Ask An Asshole: Can I Be Good Chicken Mom?

I get asked about chickens from time to time, which I enjoy. Am I an expert? Noooo, but I have been backyard chickening since 2002. Can you get this information elsewhere? Probably, but maybe not quite in this form. Here are recent chicken questions from a reader and chicken advice, reprinted with the asker’s permission and edited to protect the guilty and the innocent. This is long, sorry RSSers. Would it kill me to put a cut in? A: Yes, yes it would.


Dear SJ,

I’m writing because you are my guru on all things chicken-related and I sort of got this urge to get me some chickens for my backyard. Ok, here’s how it went down: I was being generally bored and boring and thought to myself “hey, I have a house with a huge backyard…I should get some veggies and plant them, and maybe some herbs, and ooooh, CHICKENS!!” So I started looking online and everyone’s all “chickens are awesome! They are easy to take care of! They are great pets!” and that may be true, but I’m sure that’s not the whole story and I know you’ll tell me the real deal.
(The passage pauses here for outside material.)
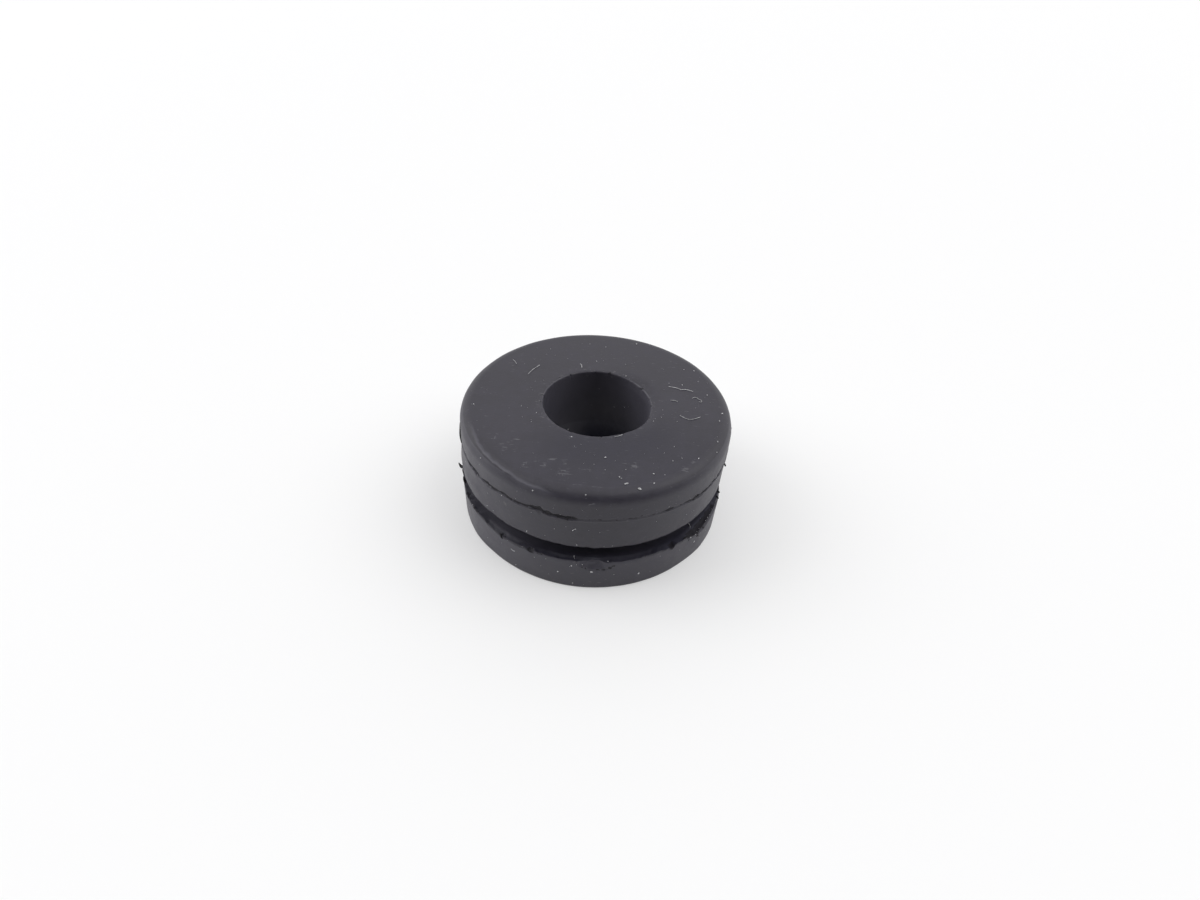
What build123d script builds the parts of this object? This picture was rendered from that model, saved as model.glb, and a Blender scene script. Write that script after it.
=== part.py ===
from build123d import *
from math import radians, sqrt, tan
import os

# Rubber radiator mount: a moulded ring with a bore and a groove for the bracket's sheet.
# It stands on its thinner flange. The origin is on the bore's axis, at the bottom face.

# Overall sizes, in millimetres
flange_diameter = 25.5
overall_height = 11.5
bore_diameter = 10.0

# Bracket groove
lower_flange_height = 3.6
groove_width = 1.8
groove_floor_diameter = 18.0
groove_root_radius = 0.35

# Moulded walls: each flange is widest at one line and drafts away from it
wall_draft = 1.0  # degrees
parting_drop = 2.65  # from the top face down to the mould's parting line
parting_bead_height = 0.12
parting_bead_width = 0.3

# Edges. The groove's lips stay sharp, as the mould leaves them.
top_edge_radius = 1.2
bottom_edge_break = 0.12
bore_rim_break = 0.2

# Chips torn out of the lower flange's upper edge: the angle round the axis in degrees, where
# +X is 0, the width along the edge, the depth down the wall and the reach inwards
edge_chips = [
    (-88.0, 3.1, 1.05, 1.06),
    (-113.4, 0.9, 0.35, 0.45),
    (-52.5, 2.6, 0.6, 0.7),
]

# Derived places
flange_radius = flange_diameter / 2
bore_radius = bore_diameter / 2
floor_radius = groove_floor_diameter / 2
groove_bottom = lower_flange_height
groove_top = groove_bottom + groove_width
parting_height = overall_height - parting_drop


def drafted_radius(distance):
    """Radius of a flange's wall at this distance from its widest line."""
    return flange_radius - distance * tan(radians(wall_draft))


lower_lip = (drafted_radius(0), groove_bottom)
lower_base = (drafted_radius(lower_flange_height), 0)
upper_lip = (drafted_radius(parting_height - groove_top), groove_top)
upper_crown = (drafted_radius(parting_drop), overall_height)
bead_radius = drafted_radius(parting_bead_width / 2)
bead_low = (bead_radius, parting_height - parting_bead_width / 2)
bead_crest = (flange_radius + parting_bead_height, parting_height)
bead_high = (bead_radius, parting_height + parting_bead_width / 2)


def circles_at(part, radius, height):
    """The part's circular edges of this radius at this height."""
    return [
        edge
        for edge in part.edges().filter_by(GeomType.CIRCLE)
        if abs(edge.radius - radius) < 1e-4 and abs(edge.center().Z - height) < 1e-4
    ]


def bite_edge(angle, width, depth, reach):
    """Take a ball's bite out of the lower flange's upper edge.

    The ball stands off the edge, outwards and upwards, so far that the bite has this width
    along the edge, this depth down the wall and this reach inwards.
    """
    half = width / 2
    out = (half**2 / reach - reach) / 2
    up = (half**2 / depth - depth) / 2
    with PolarLocations(flange_radius + out, 1, start_angle=angle):
        with Locations((0, 0, groove_bottom + up)):
            Sphere(sqrt(half**2 + out**2 + up**2), mode=Mode.SUBTRACT)


with BuildPart() as rubber_mount:
    # Lower flange, turned about the bore's axis
    with BuildSketch(Plane.XZ):
        with BuildLine():
            Polyline(
                (bore_radius, 0),
                lower_base,
                lower_lip,
                (bore_radius, groove_bottom),
                close=True,
            )
        make_face()
    revolve(axis=Axis.Z)
    chamfer(circles_at(rubber_mount, *lower_base), bottom_edge_break)
    for chip in edge_chips:
        bite_edge(*chip)

    # Neck and upper flange, with the bead that the mould's parting line leaves
    with BuildSketch(Plane.XZ):
        with BuildLine():
            Polyline(
                (bore_radius, groove_bottom),
                (floor_radius, groove_bottom),
                (floor_radius, groove_top),
                upper_lip,
                bead_low,
                bead_crest,
                bead_high,
                upper_crown,
                (bore_radius, overall_height),
                close=True,
            )
        make_face()
    revolve(axis=Axis.Z)

    fillet(circles_at(rubber_mount, *upper_crown), top_edge_radius)
    fillet(
        circles_at(rubber_mount, floor_radius, groove_bottom)
        + circles_at(rubber_mount, floor_radius, groove_top),
        groove_root_radius,
    )
    chamfer(
        circles_at(rubber_mount, bore_radius, 0)
        + circles_at(rubber_mount, bore_radius, overall_height),
        bore_rim_break,
    )

rubber_mount.part.label = "rubber_mount"

os.makedirs("parts", exist_ok=True)
export_step(rubber_mount.part, "parts/rubber_mount.step")
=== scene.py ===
from math import atan2, ceil, cos, degrees, inf, pi, radians, sin, sqrt, tan
from random import Random

import bmesh
import bpy
from mathutils import Matrix, Vector, noise
from mathutils.bvhtree import BVHTree
from mathutils.kdtree import KDTree


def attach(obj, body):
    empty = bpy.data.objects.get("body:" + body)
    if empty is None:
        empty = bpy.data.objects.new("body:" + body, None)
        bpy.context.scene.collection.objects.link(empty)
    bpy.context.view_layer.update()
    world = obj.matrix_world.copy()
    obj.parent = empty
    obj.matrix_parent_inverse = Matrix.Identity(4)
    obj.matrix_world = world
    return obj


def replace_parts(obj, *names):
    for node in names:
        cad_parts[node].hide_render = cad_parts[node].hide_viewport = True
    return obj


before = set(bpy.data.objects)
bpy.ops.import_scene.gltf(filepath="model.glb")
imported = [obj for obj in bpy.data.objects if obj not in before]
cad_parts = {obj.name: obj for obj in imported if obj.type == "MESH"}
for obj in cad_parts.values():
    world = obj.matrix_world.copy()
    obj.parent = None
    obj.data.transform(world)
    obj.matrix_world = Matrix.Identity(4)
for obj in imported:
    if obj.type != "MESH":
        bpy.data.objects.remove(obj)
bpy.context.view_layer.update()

# Meshes are worked in millimetres and brought to metres at the end. Angles round the bore's
# axis are in degrees, with +X at 0 and the side that faces the camera at -90.
MM = 0.001
UPWARDS = Vector((0, 0, 1))
SEED = 41

# The rubber's sizes
BORE_RADIUS = 5.0
FLANGE_RADIUS = 12.75
HEIGHT = 11.5
LOWER_LIP = 3.6
UPPER_LIP = 5.4
GROOVE_FLOOR = 9.0
GROOVE_ROOT = 0.35
PARTING = 8.85
CROWN_ROUNDING = 1.2
UPPER_RIM_ROUNDING = 0.16
LOWER_RIM_ROUNDING = 0.2
LIP_ROUNDING = 0.05
BASE_ROUNDING = 0.12
DRAFT = tan(radians(1.0))

# The body is spun in one wedge, which is then doubled until it goes all the way round
WEDGES = 16
WEDGE_STEPS = 33
MERGE_DISTANCE = 1e-4

# The camera: its place and aim in millimetres, and the photograph's size in pixels
CAMERA_PLACE = Vector((0.0, -52.349, 50.491))
CAMERA_AIM = Vector((0.711, 6.525, 0.0))
CAMERA_ROLL = radians(3.743)
LENS = 20.88
SENSOR = 36.0
PHOTO_WIDTH = 1200
PHOTO_HEIGHT = 900
PIXELS_PER_UNIT = LENS / SENSOR * PHOTO_WIDTH
# The nearest and the farthest that it sees, in metres
SEES_FROM = 0.001
SEES_TO = 10.0

# What the body's points carry for its finish: torn rubber with painted shade, wear, dust with painted
# light, and painted shade, each from 0 for not at all to 1 for fully
SHARES = ("torn_and_shaded", "worn", "dust_and_painted_light", "painted_shade")


# Shader maths

class Signal:
    """A number from a shader socket. Python's operators on it add Math nodes."""

    def __init__(self, sheet, socket):
        self.sheet = sheet
        self.socket = socket

    def math(self, operation, first, second):
        return self.sheet.add("Math", {"operation": operation}, [first, second])

    def __add__(self, other):
        return self.math("ADD", self, other)

    def __sub__(self, other):
        return self.math("SUBTRACT", self, other)

    def __rsub__(self, other):
        return self.math("SUBTRACT", other, self)

    def __mul__(self, other):
        return self.math("MULTIPLY", self, other)

    __radd__ = __add__
    __rmul__ = __mul__


class Sheet:
    """A node tree, with one method that adds any node."""

    def __init__(self, owner):
        owner.use_nodes = True
        self.tree = owner.node_tree
        self.tree.nodes.clear()

    def add(self, kind, settings=None, inputs=None, output=0):
        """Add a node: its settings first, then the values or links of its sockets."""
        node = self.tree.nodes.new("ShaderNode" + kind)
        for name, value in (settings or {}).items():
            setattr(node, name, value)
        inputs = inputs or {}
        for key, value in inputs.items() if isinstance(inputs, dict) else enumerate(inputs):
            if isinstance(value, Signal):
                self.tree.links.new(value.socket, node.inputs[key])
            else:
                node.inputs[key].default_value = value
        return Signal(self, node.outputs[output]) if node.outputs else node

    def noise(self, place, size, detail=3.0, roughness=0.55):
        """Noise whose features are about this many millimetres across."""
        inputs = {"Vector": place, "Scale": 1 / (size * MM), "Detail": detail, "Roughness": roughness}
        return self.add("TexNoise", inputs=inputs)

    def ease(self, value, low, high):
        """0 below low and 1 above high, with a smooth step between them."""
        inputs = {0: value, 1: low, 2: high}
        return self.add("MapRange", {"interpolation_type": "SMOOTHSTEP"}, inputs)

    def mix(self, factor, first, second):
        """One colour going over into another."""
        return self.add("Mix", {"data_type": "RGBA"}, {0: factor, 6: first, 7: second}, output=2)

    def cover(self, base, roughness, relief, depth, strength=1.0):
        """Finish a material: colour, roughness, and a relief of this depth in millimetres."""
        bumps = {"Strength": strength, "Distance": depth * MM, "Height": relief}
        normal = self.add("Bump", inputs=bumps)
        inputs = {"Base Color": base, "Roughness": roughness, "Normal": normal}
        shader = self.add("BsdfPrincipled", inputs=inputs)
        self.add("OutputMaterial", inputs={"Surface": shader})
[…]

I don’t want to be a bad chicken mom. This is my current situation, please let me know the realities of chicken-owning and if you think this is a good idea: I have a one-story house (that I own) in [SoCal] on a quiet cul-de-sac. I have a huge backyard (not farm sized, but big), but it is currently all tiny rocks and large ugly shrubs I plan to get rid of (and a patio with a bbq). There are animals, such as giant raccoons and cats and such, that live in my area and come in my backyard. There is an apartment complex with a pool next door to my yard. I have two VERY small dogs who spend all their time indoors unless I’m walking them. I do not have a pool. I work full-time and there is no one home all day. I travel occasionally, but have someone house sit when I do. So tell me, is this a good idea? How much maintenance is there REALLY? How expensive is this? What are the drawbacks and advantages to having your own chickens (for eggs, not food)? Do they bite? Get sick a lot? Get eaten? Need lots of vet attention? How easy is it to get food and supplies? How much do they cost? Will my neighbors hate me?
If you’re over talking about chickens, I totally understand. I’d appreciate any resources you have so I can research further. You are my first stop (and first choice) for info, so sorry if my questions seem pedestrian.

Thank you for reading!

–Future Chicken Mom?


Dear Future Chicken Mom,

The real scoop on chickens! Yes, I think you can do it. I will address the specifics of what you asked me. The following is my opinion and based on my amateur experiences raising chickens.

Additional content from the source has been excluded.